Friday, February 19, 2016

The Golden Mile - Melbourne

For a number of years when I worked in Collins St. in the heart of Melbourne CBD, I would always see these little gold circles and bigger gold discs in the footpath saying "The Golden Mile". I would always say to myself - One day I will walk the Golden Mile and learn about it and this week was the week for me to do it. I could have done a guided tour that takes about 2 hours, but me being me I know I always venture off and find other interesting things along the way so I thought it best I do the self guided tour that I could upload via an app on my phone.
Golden Mile Discs
What is the "Golden Mile" I hear you ask. On the Golden Mile you trace the story of how migration and the immense wealth from gold shaped Melbourne. From 1835 when the first European settlers sailed up the Yarra River, to 1901 when "Marvellous Melbourne" became the first capitol of Australia.
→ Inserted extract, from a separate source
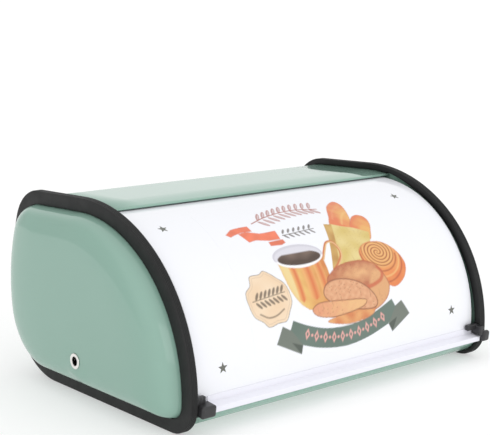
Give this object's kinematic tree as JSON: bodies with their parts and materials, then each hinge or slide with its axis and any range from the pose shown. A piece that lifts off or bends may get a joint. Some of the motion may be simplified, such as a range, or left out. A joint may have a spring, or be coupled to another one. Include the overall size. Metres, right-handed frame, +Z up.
{
  "type": "roll-top bread box",
  "caption": "Countertop bread box of bent painted sheet steel with domed ends, black edge trim and a curved lid that rolls back under the top.",
  "frame": {"origin": "on the table under the middle of the whole part's bounding box", "axes": "+X to the right along the width, -Y towards the user where the lid is, +Z up"},
  "size_m": [0.3516, 0.2439, 0.1528],
  "materials": {
    "shell_green": "gloss",
    "cap_green": "gloss",
    "frame_green": "gloss",
    "arm_green": "gloss",
    "lid_white": "gloss",
    "rail_white": "gloss",
    "bar_metal": "satin",
    "trim_black": "satin",
    "eyelet_chrome": "polished",
    "washer_plastic": "matte",
    "end_black": "satin"
  },
  "bodies": {
    "box": {"body_shell": "shell_green", "right_end_cap": "cap_green", "left_end_cap": "cap_green", "right_edge_trim": "trim_black", "left_edge_trim": "trim_black", "right_side_frame": "frame_green", "left_side_frame": "frame_green", "right_pivot_eyelet": "eyelet_chrome", "left_pivot_eyelet": "eyelet_chrome", "right_outer_washer": "washer_plastic", "left_outer_washer": "washer_plastic", "right_inner_washer": "washer_plastic", "left_inner_washer": "washer_plastic"},
    "lid": {"lid_sheet": "lid_white", "lid_rear_bar": "bar_metal", "lid_handle_rail": "rail_white", "right_lid_arm": "arm_green", "left_lid_arm": "arm_green", "right_handle_end": "end_black", "left_handle_end": "end_black"}
  },
  "joints": [
    {"name": "lid_hinge", "type": "hinge", "parent": "box", "child": "lid", "pos_m": [0, -0.0013, 0.0343], "axis": [-1, 0, 0], "range_deg": [0, 85]}
  ]
}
Looking out from the steps of the Immigration Museum, the former Customs House it is hard to believe that the sight I now see was Melbourne's earliest landing point.
Hard to imagine this was the original landing spot
The Mitre Tavern a place I have frequented a number of times in the past, has been a long time favourite for Melbourne lawyers and sporting men. The Tavern has occupied this site since the 1860's.
Mitre Tavern
The intersection of Collins and Queen streets was transformed into the banking hub of Melbourne back in the 1880's.The classical Bank of Australasia was erected in 1878, contrasts with the Gothic extravagance of the English, Scottish and Australia Bank  which was built in 1880-83. On the north west corner the National Mutual Life Company (now the Bank of New Zealand) was erected in 1891-93. But I think my favourite out of these amazing buildings would have to be William Pitts Stock Exchange Building (now ANZ Banking Museum)  built back in 1889. My ex- husband worked many years at this intersection and I was there a lot and I can't believe I have never ventured into this totally amazing space. The beauty actually took my breath away.
The English, Scottish and Australia Bank

The amazing ceiling in the ANZ Bank

The walls, ceiling and ambience is amazing

Beautiful stained glass window
Further along my journey, behind the modern fa├žade of 333 Collins St is the amazing domed banking chamber of the former Commercial Bank of Australia. Even though this foyer can be busy with city workers walking to and fro, it is for some reason a very peaceful place to sit and people watch and admire the amazing work in the dome.
The Incredible Dome at 333 Collins St
While working in the city I would often wander into the beautiful Block Arcade and salivate at the delicacies in the window of the Hopetoun Tea Rooms. Established in the late 1890's by Lady Hoptoun for the Victorian Ladies' Work Association.
Hopetoun Tea Rooms
The top of Collins was the place for the upper class Melbournians as it was once a very fashionable residential address to have. Even today a handful of town houses and terraces remain. The Russell intersection has St. Michael's Uniting Church, a Romanesque style (1866) and it's Gothic neighbour Scots Church 1873. Joseph Reed was the designer of both these churches and David Mitchell, Scottish stonemason, gold rush immigrant and father of diva Dame Nellie Melba built Scots' Church.
Scots Church 
St Michael Church
After walking past many historic locations such as The Melbourne Club, Melbourne Lodge, Parliament House, Old Treasury Buildings, Princess Theatre, Chinatown, the Royal Society of Victoria I arrived at the Carlton Gardens and the beautiful Royal Exhibition Buildings. Joseph Reed's design for the exhibition Building, World Heritage listed in 2004, have been built in a design known as Rundbogenstil (round arch style). I fully intend to do a guided tour in this building as soon as possible as it has the most beautiful interior.
Royal Exhibition Buildings
But with that my self guided tour had ended and with my sore feet I headed to the station to head home.
It's amazing how someone can grow up in a city and not be aware of certain things until they reach 62, I am so glad I have committed to my weekly explorations.